▶ [WHAT IS BEING ASKED]
Print all the data, keeping every line exactly as it is.

▶ [GIVEN MATERIAL]
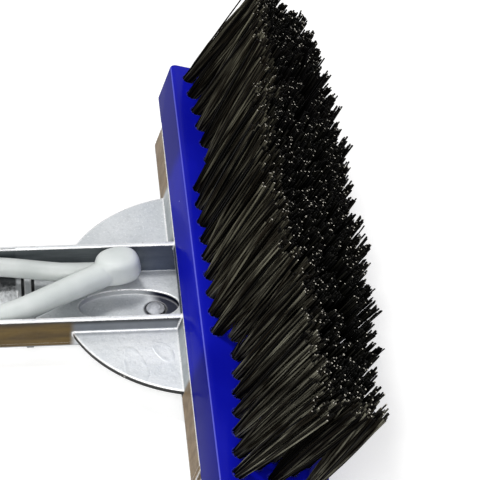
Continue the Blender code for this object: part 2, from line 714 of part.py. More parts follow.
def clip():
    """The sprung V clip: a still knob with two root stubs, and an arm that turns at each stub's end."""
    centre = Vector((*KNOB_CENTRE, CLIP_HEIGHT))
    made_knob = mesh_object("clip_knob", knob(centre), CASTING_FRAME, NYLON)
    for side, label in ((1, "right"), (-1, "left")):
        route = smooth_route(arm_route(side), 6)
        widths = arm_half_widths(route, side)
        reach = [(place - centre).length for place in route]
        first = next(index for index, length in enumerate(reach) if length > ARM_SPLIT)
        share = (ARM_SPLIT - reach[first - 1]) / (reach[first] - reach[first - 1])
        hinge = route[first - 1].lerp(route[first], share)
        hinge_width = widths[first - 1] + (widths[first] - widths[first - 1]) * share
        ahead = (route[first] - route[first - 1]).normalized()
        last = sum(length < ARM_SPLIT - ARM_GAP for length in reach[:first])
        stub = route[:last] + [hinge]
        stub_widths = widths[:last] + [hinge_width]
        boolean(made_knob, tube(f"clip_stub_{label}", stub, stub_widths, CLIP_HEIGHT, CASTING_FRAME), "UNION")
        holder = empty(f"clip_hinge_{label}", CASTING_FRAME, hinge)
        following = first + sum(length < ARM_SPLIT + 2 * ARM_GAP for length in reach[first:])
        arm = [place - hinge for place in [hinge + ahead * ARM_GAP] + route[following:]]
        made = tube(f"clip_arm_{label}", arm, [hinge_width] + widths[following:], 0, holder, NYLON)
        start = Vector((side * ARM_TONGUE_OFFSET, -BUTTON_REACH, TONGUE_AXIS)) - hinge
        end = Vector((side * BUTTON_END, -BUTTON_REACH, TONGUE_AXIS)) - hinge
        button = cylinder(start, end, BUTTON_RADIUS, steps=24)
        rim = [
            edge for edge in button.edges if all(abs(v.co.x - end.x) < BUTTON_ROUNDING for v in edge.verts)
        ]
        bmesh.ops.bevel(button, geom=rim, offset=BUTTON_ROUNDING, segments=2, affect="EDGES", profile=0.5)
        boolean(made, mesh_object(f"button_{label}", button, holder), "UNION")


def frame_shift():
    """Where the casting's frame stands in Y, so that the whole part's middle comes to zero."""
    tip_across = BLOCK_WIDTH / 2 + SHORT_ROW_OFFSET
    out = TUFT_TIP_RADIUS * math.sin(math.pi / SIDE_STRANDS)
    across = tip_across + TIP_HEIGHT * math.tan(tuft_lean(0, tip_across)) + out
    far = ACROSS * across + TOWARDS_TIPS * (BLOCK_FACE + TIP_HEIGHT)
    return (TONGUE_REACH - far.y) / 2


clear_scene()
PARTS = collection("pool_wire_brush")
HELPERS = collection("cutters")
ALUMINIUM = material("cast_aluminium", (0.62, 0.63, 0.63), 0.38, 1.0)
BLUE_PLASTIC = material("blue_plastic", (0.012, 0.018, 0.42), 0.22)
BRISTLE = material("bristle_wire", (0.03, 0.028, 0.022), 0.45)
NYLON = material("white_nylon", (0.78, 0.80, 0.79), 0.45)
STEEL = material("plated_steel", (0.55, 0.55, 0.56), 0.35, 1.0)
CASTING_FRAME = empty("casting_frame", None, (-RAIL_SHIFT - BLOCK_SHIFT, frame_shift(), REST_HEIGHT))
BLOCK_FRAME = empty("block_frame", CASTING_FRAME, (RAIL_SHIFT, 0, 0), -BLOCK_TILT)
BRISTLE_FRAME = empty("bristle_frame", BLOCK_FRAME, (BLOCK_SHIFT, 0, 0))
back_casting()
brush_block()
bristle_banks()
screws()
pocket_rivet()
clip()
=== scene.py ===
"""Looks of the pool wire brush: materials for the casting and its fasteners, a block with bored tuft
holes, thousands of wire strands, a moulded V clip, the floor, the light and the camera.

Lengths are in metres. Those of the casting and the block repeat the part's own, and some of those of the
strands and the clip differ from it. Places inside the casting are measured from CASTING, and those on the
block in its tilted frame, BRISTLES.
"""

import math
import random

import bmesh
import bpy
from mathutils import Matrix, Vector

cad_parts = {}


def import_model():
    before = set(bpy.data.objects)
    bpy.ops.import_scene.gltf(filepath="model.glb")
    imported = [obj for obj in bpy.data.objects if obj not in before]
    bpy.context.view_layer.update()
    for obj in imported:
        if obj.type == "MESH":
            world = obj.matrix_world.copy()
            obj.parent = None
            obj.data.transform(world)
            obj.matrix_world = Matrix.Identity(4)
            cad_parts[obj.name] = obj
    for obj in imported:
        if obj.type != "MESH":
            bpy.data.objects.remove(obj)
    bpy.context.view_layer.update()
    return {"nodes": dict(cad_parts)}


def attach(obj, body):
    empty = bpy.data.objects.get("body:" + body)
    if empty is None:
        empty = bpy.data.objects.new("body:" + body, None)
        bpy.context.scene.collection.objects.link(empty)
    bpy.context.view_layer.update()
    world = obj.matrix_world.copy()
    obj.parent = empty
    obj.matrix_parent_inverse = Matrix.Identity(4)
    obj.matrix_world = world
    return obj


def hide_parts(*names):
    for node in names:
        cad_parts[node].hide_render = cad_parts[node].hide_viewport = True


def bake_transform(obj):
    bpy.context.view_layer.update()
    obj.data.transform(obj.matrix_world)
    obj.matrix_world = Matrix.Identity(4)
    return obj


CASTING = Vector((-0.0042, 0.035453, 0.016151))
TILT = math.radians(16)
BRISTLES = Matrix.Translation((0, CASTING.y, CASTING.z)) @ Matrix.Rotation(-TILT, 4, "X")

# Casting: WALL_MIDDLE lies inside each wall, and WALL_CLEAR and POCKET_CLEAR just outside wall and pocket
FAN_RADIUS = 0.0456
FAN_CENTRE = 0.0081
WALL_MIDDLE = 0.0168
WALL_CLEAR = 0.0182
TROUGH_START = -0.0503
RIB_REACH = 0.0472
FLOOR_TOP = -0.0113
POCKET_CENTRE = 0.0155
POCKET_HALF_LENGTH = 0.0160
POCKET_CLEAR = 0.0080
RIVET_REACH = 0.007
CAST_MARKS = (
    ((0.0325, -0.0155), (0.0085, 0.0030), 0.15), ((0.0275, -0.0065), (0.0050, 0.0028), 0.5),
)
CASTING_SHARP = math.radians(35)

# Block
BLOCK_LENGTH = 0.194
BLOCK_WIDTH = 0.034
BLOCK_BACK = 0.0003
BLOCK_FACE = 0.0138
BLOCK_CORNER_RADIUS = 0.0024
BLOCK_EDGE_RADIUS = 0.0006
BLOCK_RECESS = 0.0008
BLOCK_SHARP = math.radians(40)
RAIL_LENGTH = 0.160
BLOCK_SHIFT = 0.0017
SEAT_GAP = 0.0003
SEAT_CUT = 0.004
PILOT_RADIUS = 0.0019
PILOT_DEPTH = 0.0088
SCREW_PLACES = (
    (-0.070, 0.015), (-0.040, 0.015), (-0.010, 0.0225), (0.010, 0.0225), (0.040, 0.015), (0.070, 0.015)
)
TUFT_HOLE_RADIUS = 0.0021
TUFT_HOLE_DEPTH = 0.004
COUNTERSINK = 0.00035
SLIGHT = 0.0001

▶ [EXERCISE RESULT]
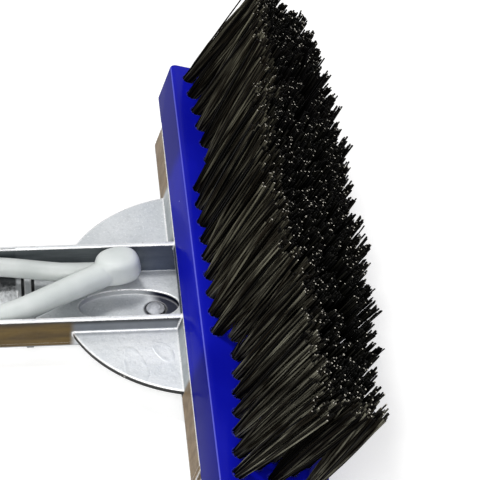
Continue the Blender code for this object: part 2, from line 714 of part.py. More parts follow.
def clip():
    """The sprung V clip: a still knob with two root stubs, and an arm that turns at each stub's end."""
    centre = Vector((*KNOB_CENTRE, CLIP_HEIGHT))
    made_knob = mesh_object("clip_knob", knob(centre), CASTING_FRAME, NYLON)
    for side, label in ((1, "right"), (-1, "left")):
        route = smooth_route(arm_route(side), 6)
        widths = arm_half_widths(route, side)
        reach = [(place - centre).length for place in route]
        first = next(index for index, length in enumerate(reach) if length > ARM_SPLIT)
        share = (ARM_SPLIT - reach[first - 1]) / (reach[first] - reach[first - 1])
        hinge = route[first - 1].lerp(route[first], share)
        hinge_width = widths[first - 1] + (widths[first] - widths[first - 1]) * share
        ahead = (route[first] - route[first - 1]).normalized()
        last = sum(length < ARM_SPLIT - ARM_GAP for length in reach[:first])
        stub = route[:last] + [hinge]
        stub_widths = widths[:last] + [hinge_width]
        boolean(made_knob, tube(f"clip_stub_{label}", stub, stub_widths, CLIP_HEIGHT, CASTING_FRAME), "UNION")
        holder = empty(f"clip_hinge_{label}", CASTING_FRAME, hinge)
        following = first + sum(length < ARM_SPLIT + 2 * ARM_GAP for length in reach[first:])
        arm = [place - hinge for place in [hinge + ahead * ARM_GAP] + route[following:]]
        made = tube(f"clip_arm_{label}", arm, [hinge_width] + widths[following:], 0, holder, NYLON)
        start = Vector((side * ARM_TONGUE_OFFSET, -BUTTON_REACH, TONGUE_AXIS)) - hinge
        end = Vector((side * BUTTON_END, -BUTTON_REACH, TONGUE_AXIS)) - hinge
        button = cylinder(start, end, BUTTON_RADIUS, steps=24)
        rim = [
            edge for edge in button.edges if all(abs(v.co.x - end.x) < BUTTON_ROUNDING for v in edge.verts)
        ]
        bmesh.ops.bevel(button, geom=rim, offset=BUTTON_ROUNDING, segments=2, affect="EDGES", profile=0.5)
        boolean(made, mesh_object(f"button_{label}", button, holder), "UNION")


def frame_shift():
    """Where the casting's frame stands in Y, so that the whole part's middle comes to zero."""
    tip_across = BLOCK_WIDTH / 2 + SHORT_ROW_OFFSET
    out = TUFT_TIP_RADIUS * math.sin(math.pi / SIDE_STRANDS)
    across = tip_across + TIP_HEIGHT * math.tan(tuft_lean(0, tip_across)) + out
    far = ACROSS * across + TOWARDS_TIPS * (BLOCK_FACE + TIP_HEIGHT)
    return (TONGUE_REACH - far.y) / 2


clear_scene()
PARTS = collection("pool_wire_brush")
HELPERS = collection("cutters")
ALUMINIUM = material("cast_aluminium", (0.62, 0.63, 0.63), 0.38, 1.0)
BLUE_PLASTIC = material("blue_plastic", (0.012, 0.018, 0.42), 0.22)
BRISTLE = material("bristle_wire", (0.03, 0.028, 0.022), 0.45)
NYLON = material("white_nylon", (0.78, 0.80, 0.79), 0.45)
STEEL = material("plated_steel", (0.55, 0.55, 0.56), 0.35, 1.0)
CASTING_FRAME = empty("casting_frame", None, (-RAIL_SHIFT - BLOCK_SHIFT, frame_shift(), REST_HEIGHT))
BLOCK_FRAME = empty("block_frame", CASTING_FRAME, (RAIL_SHIFT, 0, 0), -BLOCK_TILT)
BRISTLE_FRAME = empty("bristle_frame", BLOCK_FRAME, (BLOCK_SHIFT, 0, 0))
back_casting()
brush_block()
bristle_banks()
screws()
pocket_rivet()
clip()
=== scene.py ===
"""Looks of the pool wire brush: materials for the casting and its fasteners, a block with bored tuft
holes, thousands of wire strands, a moulded V clip, the floor, the light and the camera.

Lengths are in metres. Those of the casting and the block repeat the part's own, and some of those of the
strands and the clip differ from it. Places inside the casting are measured from CASTING, and those on the
block in its tilted frame, BRISTLES.
"""

import math
import random

import bmesh
import bpy
from mathutils import Matrix, Vector

cad_parts = {}


def import_model():
    before = set(bpy.data.objects)
    bpy.ops.import_scene.gltf(filepath="model.glb")
    imported = [obj for obj in bpy.data.objects if obj not in before]
    bpy.context.view_layer.update()
    for obj in imported:
        if obj.type == "MESH":
            world = obj.matrix_world.copy()
            obj.parent = None
            obj.data.transform(world)
            obj.matrix_world = Matrix.Identity(4)
            cad_parts[obj.name] = obj
    for obj in imported:
        if obj.type != "MESH":
            bpy.data.objects.remove(obj)
    bpy.context.view_layer.update()
    return {"nodes": dict(cad_parts)}


def attach(obj, body):
    empty = bpy.data.objects.get("body:" + body)
    if empty is None:
        empty = bpy.data.objects.new("body:" + body, None)
        bpy.context.scene.collection.objects.link(empty)
    bpy.context.view_layer.update()
    world = obj.matrix_world.copy()
    obj.parent = empty
    obj.matrix_parent_inverse = Matrix.Identity(4)
    obj.matrix_world = world
    return obj


def hide_parts(*names):
    for node in names:
        cad_parts[node].hide_render = cad_parts[node].hide_viewport = True


def bake_transform(obj):
    bpy.context.view_layer.update()
    obj.data.transform(obj.matrix_world)
    obj.matrix_world = Matrix.Identity(4)
    return obj


CASTING = Vector((-0.0042, 0.035453, 0.016151))
TILT = math.radians(16)
BRISTLES = Matrix.Translation((0, CASTING.y, CASTING.z)) @ Matrix.Rotation(-TILT, 4, "X")

# Casting: WALL_MIDDLE lies inside each wall, and WALL_CLEAR and POCKET_CLEAR just outside wall and pocket
FAN_RADIUS = 0.0456
FAN_CENTRE = 0.0081
WALL_MIDDLE = 0.0168
WALL_CLEAR = 0.0182
TROUGH_START = -0.0503
RIB_REACH = 0.0472
FLOOR_TOP = -0.0113
POCKET_CENTRE = 0.0155
POCKET_HALF_LENGTH = 0.0160
POCKET_CLEAR = 0.0080
RIVET_REACH = 0.007
CAST_MARKS = (
    ((0.0325, -0.0155), (0.0085, 0.0030), 0.15), ((0.0275, -0.0065), (0.0050, 0.0028), 0.5),
)
CASTING_SHARP = math.radians(35)

# Block
BLOCK_LENGTH = 0.194
BLOCK_WIDTH = 0.034
BLOCK_BACK = 0.0003
BLOCK_FACE = 0.0138
BLOCK_CORNER_RADIUS = 0.0024
BLOCK_EDGE_RADIUS = 0.0006
BLOCK_RECESS = 0.0008
BLOCK_SHARP = math.radians(40)
RAIL_LENGTH = 0.160
BLOCK_SHIFT = 0.0017
SEAT_GAP = 0.0003
SEAT_CUT = 0.004
PILOT_RADIUS = 0.0019
PILOT_DEPTH = 0.0088
SCREW_PLACES = (
    (-0.070, 0.015), (-0.040, 0.015), (-0.010, 0.0225), (0.010, 0.0225), (0.040, 0.015), (0.070, 0.015)
)
TUFT_HOLE_RADIUS = 0.0021
TUFT_HOLE_DEPTH = 0.004
COUNTERSINK = 0.00035
SLIGHT = 0.0001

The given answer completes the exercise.